Frequently Asked Questions

How should hotels respond if guests report a gas smell? Treat every reported gas odor as a real emergency. Evacuate guests from the affected area, do not operate any electrical switches or call from within the suspected area, call the utility’s 24-hour gas emergency line and 911 from outside the building. Do not allow guests or staff to reenter until the utility company has investigated and confirmed safe conditions. Document the incident and followup with a licensed contractor inspection even if the utility finds no active leak.

How often should hotel gas piping be inspected? Gas distribution piping inside hotel buildings should be visually inspected annually as part of the overall mechanical system inspection program. In areas with underground or concealed piping, periodic pressure testing (every 5–10 years) by a licensed contractor verifies pipe integrity. Any work that involves cutting into walls or floors near gas piping requires verification of pipe location and condition before restoration.

What is the typical lifespan of hotel gas appliances? Commercial gas boilers: 20–30 years with proper maintenance. Gas water heaters (commercial storage): 15–25 years. Commercial cooking equipment: 15–25 years depending on type and use intensity. Gas-fired pool heaters: 10–20 years. Replacement decisions should be based on maintenance cost trends, efficiency performance, and parts availability rather than age alone — well-maintained equipment at the lower end of these ranges may still operate economically.
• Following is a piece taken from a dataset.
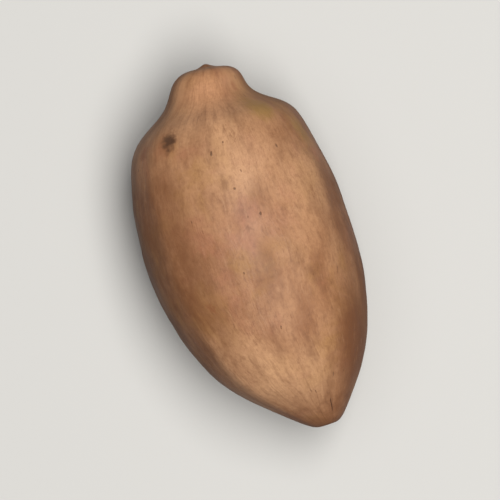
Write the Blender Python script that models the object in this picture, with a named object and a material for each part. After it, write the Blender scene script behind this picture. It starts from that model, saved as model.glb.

Are there hotel brands or jurisdictions that are moving toward gas-free facilities? Yes. Several major hotel brands have published sustainability commitments that include transitioning away from fossil fuel combustion, with targets ranging from 2030 to 2050. In California, new construction in many jurisdictions is subject to reach codes that limit or prohibit natural gas in new buildings. Hotels undergoing major renovations in affected jurisdictions should engage a mechanical engineer familiar with local codes early in the design process.